** START **

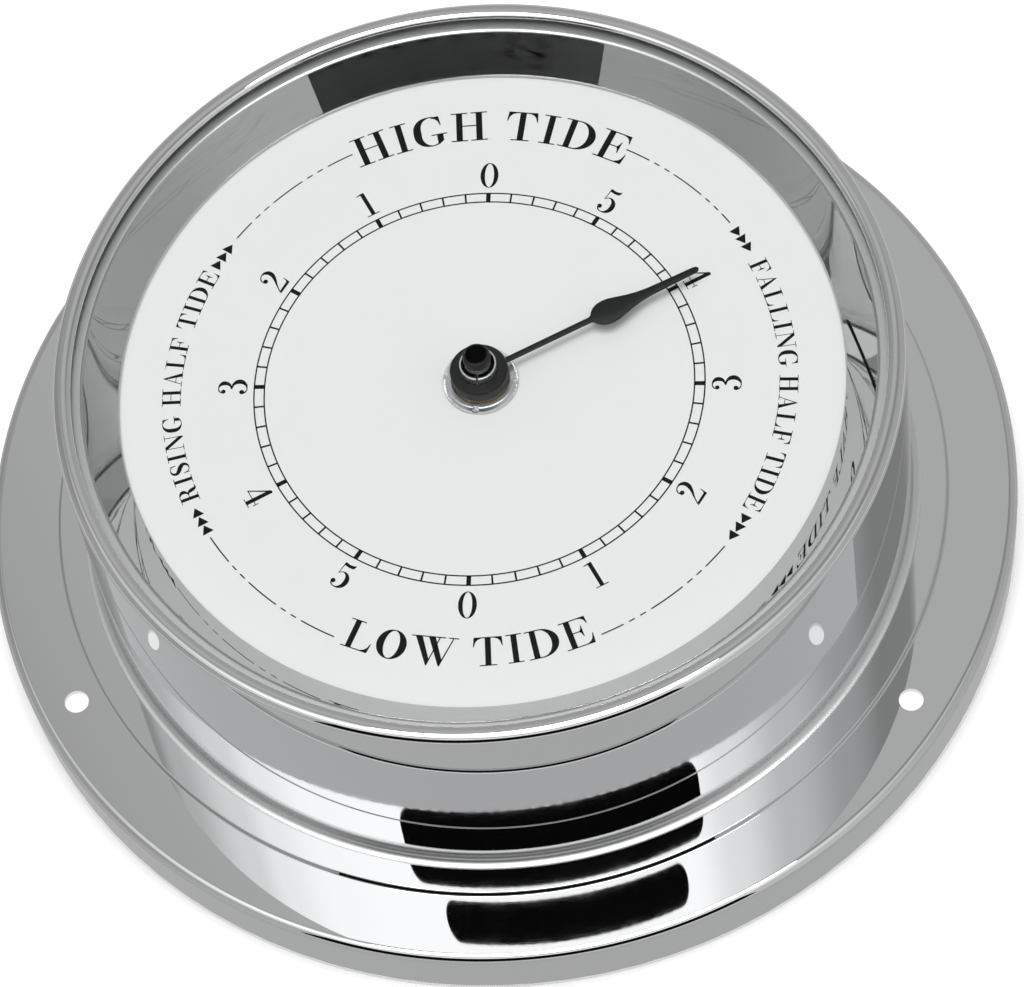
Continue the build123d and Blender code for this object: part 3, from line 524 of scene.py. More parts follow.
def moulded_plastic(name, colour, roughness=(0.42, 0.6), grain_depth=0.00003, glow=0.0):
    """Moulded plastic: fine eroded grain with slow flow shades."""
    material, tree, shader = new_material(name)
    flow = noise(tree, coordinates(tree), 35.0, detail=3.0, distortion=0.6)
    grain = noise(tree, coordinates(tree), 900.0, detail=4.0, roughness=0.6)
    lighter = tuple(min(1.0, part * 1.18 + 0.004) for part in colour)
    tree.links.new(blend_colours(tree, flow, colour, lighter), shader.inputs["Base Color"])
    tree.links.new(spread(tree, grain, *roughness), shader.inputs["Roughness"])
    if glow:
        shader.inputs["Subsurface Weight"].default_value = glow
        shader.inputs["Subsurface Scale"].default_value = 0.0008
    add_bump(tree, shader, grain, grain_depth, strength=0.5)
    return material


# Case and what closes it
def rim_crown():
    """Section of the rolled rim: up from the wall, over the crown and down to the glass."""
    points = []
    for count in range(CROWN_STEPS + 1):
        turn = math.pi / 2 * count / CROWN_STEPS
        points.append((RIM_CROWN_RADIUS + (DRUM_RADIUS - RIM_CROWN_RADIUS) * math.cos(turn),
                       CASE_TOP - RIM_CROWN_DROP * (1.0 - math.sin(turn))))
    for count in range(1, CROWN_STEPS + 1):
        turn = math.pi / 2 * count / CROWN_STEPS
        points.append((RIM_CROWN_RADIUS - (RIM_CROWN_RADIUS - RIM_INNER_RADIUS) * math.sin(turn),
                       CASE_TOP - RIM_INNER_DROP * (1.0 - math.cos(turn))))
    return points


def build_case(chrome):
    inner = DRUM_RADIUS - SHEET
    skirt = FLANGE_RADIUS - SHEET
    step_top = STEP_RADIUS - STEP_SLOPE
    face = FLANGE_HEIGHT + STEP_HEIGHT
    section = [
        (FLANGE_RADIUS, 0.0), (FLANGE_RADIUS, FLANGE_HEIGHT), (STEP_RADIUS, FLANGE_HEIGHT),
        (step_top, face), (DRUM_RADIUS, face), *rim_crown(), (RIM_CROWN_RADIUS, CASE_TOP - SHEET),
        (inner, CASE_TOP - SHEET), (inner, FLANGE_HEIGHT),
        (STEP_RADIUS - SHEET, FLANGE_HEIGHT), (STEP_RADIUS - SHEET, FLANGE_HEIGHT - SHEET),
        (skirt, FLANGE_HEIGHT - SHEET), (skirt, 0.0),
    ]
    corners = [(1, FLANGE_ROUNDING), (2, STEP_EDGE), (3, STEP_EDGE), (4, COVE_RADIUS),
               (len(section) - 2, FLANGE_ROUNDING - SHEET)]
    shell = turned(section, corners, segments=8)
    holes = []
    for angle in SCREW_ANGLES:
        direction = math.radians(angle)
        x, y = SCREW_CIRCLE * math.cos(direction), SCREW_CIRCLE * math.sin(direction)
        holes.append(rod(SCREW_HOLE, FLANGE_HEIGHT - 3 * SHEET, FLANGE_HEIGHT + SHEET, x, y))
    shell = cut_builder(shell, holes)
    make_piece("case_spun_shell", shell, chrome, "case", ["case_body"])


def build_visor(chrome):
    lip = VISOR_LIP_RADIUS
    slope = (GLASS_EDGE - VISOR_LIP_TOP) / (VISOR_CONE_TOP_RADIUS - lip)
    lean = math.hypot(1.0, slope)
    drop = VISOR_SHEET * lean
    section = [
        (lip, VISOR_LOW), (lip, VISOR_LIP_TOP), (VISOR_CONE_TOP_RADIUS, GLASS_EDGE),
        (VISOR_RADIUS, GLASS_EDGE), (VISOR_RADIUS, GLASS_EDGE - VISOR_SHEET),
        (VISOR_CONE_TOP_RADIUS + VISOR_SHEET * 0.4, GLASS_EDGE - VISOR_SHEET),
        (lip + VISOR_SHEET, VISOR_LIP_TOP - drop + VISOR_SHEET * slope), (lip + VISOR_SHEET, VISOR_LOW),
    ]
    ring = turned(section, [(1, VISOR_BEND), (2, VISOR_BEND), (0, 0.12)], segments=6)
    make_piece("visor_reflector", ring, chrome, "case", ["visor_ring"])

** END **

Reproduce the entire listing word for word.

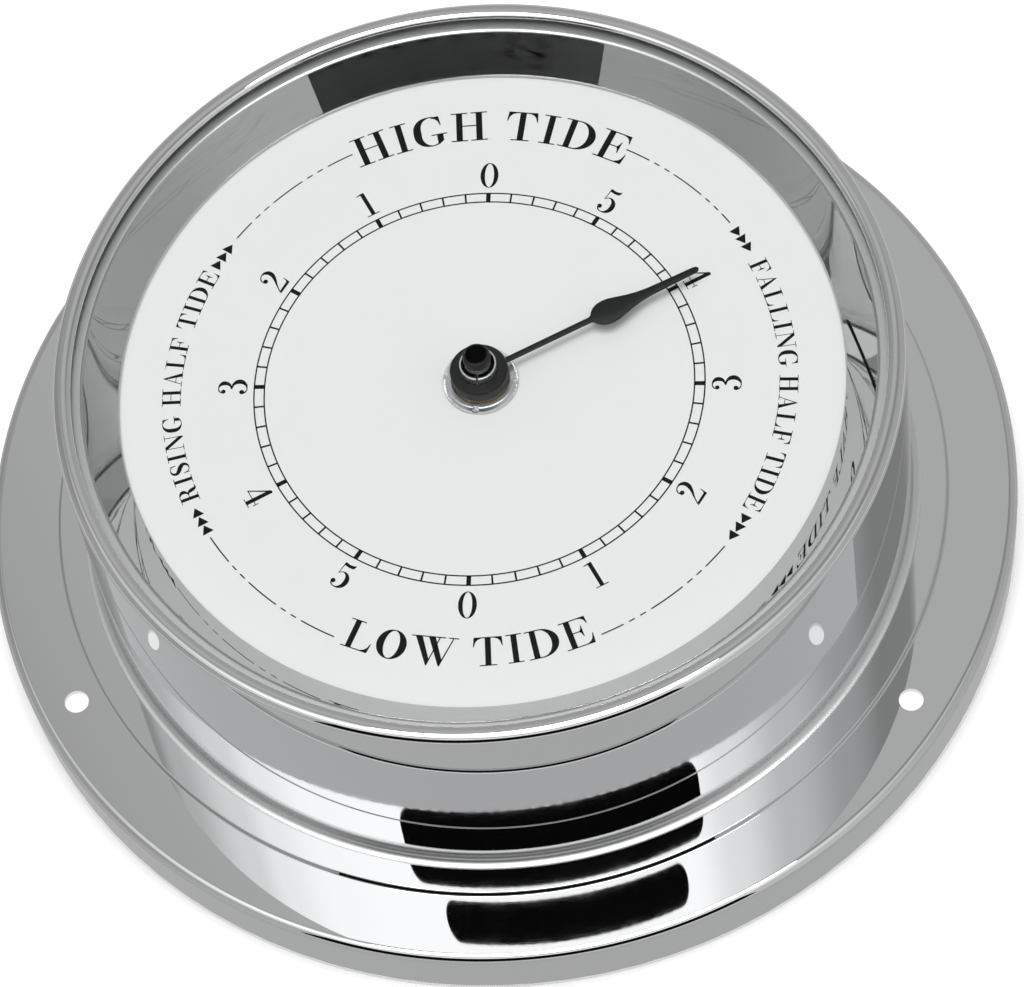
Continue the build123d and Blender code for this object: part 3, from line 524 of scene.py. More parts follow.
def moulded_plastic(name, colour, roughness=(0.42, 0.6), grain_depth=0.00003, glow=0.0):
    """Moulded plastic: fine eroded grain with slow flow shades."""
    material, tree, shader = new_material(name)
    flow = noise(tree, coordinates(tree), 35.0, detail=3.0, distortion=0.6)
    grain = noise(tree, coordinates(tree), 900.0, detail=4.0, roughness=0.6)
    lighter = tuple(min(1.0, part * 1.18 + 0.004) for part in colour)
    tree.links.new(blend_colours(tree, flow, colour, lighter), shader.inputs["Base Color"])
    tree.links.new(spread(tree, grain, *roughness), shader.inputs["Roughness"])
    if glow:
        shader.inputs["Subsurface Weight"].default_value = glow
        shader.inputs["Subsurface Scale"].default_value = 0.0008
    add_bump(tree, shader, grain, grain_depth, strength=0.5)
    return material


# Case and what closes it
def rim_crown():
    """Section of the rolled rim: up from the wall, over the crown and down to the glass."""
    points = []
    for count in range(CROWN_STEPS + 1):
        turn = math.pi / 2 * count / CROWN_STEPS
        points.append((RIM_CROWN_RADIUS + (DRUM_RADIUS - RIM_CROWN_RADIUS) * math.cos(turn),
                       CASE_TOP - RIM_CROWN_DROP * (1.0 - math.sin(turn))))
    for count in range(1, CROWN_STEPS + 1):
        turn = math.pi / 2 * count / CROWN_STEPS
        points.append((RIM_CROWN_RADIUS - (RIM_CROWN_RADIUS - RIM_INNER_RADIUS) * math.sin(turn),
                       CASE_TOP - RIM_INNER_DROP * (1.0 - math.cos(turn))))
    return points


def build_case(chrome):
    inner = DRUM_RADIUS - SHEET
    skirt = FLANGE_RADIUS - SHEET
    step_top = STEP_RADIUS - STEP_SLOPE
    face = FLANGE_HEIGHT + STEP_HEIGHT
    section = [
        (FLANGE_RADIUS, 0.0), (FLANGE_RADIUS, FLANGE_HEIGHT), (STEP_RADIUS, FLANGE_HEIGHT),
        (step_top, face), (DRUM_RADIUS, face), *rim_crown(), (RIM_CROWN_RADIUS, CASE_TOP - SHEET),
        (inner, CASE_TOP - SHEET), (inner, FLANGE_HEIGHT),
        (STEP_RADIUS - SHEET, FLANGE_HEIGHT), (STEP_RADIUS - SHEET, FLANGE_HEIGHT - SHEET),
        (skirt, FLANGE_HEIGHT - SHEET), (skirt, 0.0),
    ]
    corners = [(1, FLANGE_ROUNDING), (2, STEP_EDGE), (3, STEP_EDGE), (4, COVE_RADIUS),
               (len(section) - 2, FLANGE_ROUNDING - SHEET)]
    shell = turned(section, corners, segments=8)
    holes = []
    for angle in SCREW_ANGLES:
        direction = math.radians(angle)
        x, y = SCREW_CIRCLE * math.cos(direction), SCREW_CIRCLE * math.sin(direction)
        holes.append(rod(SCREW_HOLE, FLANGE_HEIGHT - 3 * SHEET, FLANGE_HEIGHT + SHEET, x, y))
    shell = cut_builder(shell, holes)
    make_piece("case_spun_shell", shell, chrome, "case", ["case_body"])


def build_visor(chrome):
    lip = VISOR_LIP_RADIUS
    slope = (GLASS_EDGE - VISOR_LIP_TOP) / (VISOR_CONE_TOP_RADIUS - lip)
    lean = math.hypot(1.0, slope)
    drop = VISOR_SHEET * lean
    section = [
        (lip, VISOR_LOW), (lip, VISOR_LIP_TOP), (VISOR_CONE_TOP_RADIUS, GLASS_EDGE),
        (VISOR_RADIUS, GLASS_EDGE), (VISOR_RADIUS, GLASS_EDGE - VISOR_SHEET),
        (VISOR_CONE_TOP_RADIUS + VISOR_SHEET * 0.4, GLASS_EDGE - VISOR_SHEET),
        (lip + VISOR_SHEET, VISOR_LIP_TOP - drop + VISOR_SHEET * slope), (lip + VISOR_SHEET, VISOR_LOW),
    ]
    ring = turned(section, [(1, VISOR_BEND), (2, VISOR_BEND), (0, 0.12)], segments=6)
    make_piece("visor_reflector", ring, chrome, "case", ["visor_ring"])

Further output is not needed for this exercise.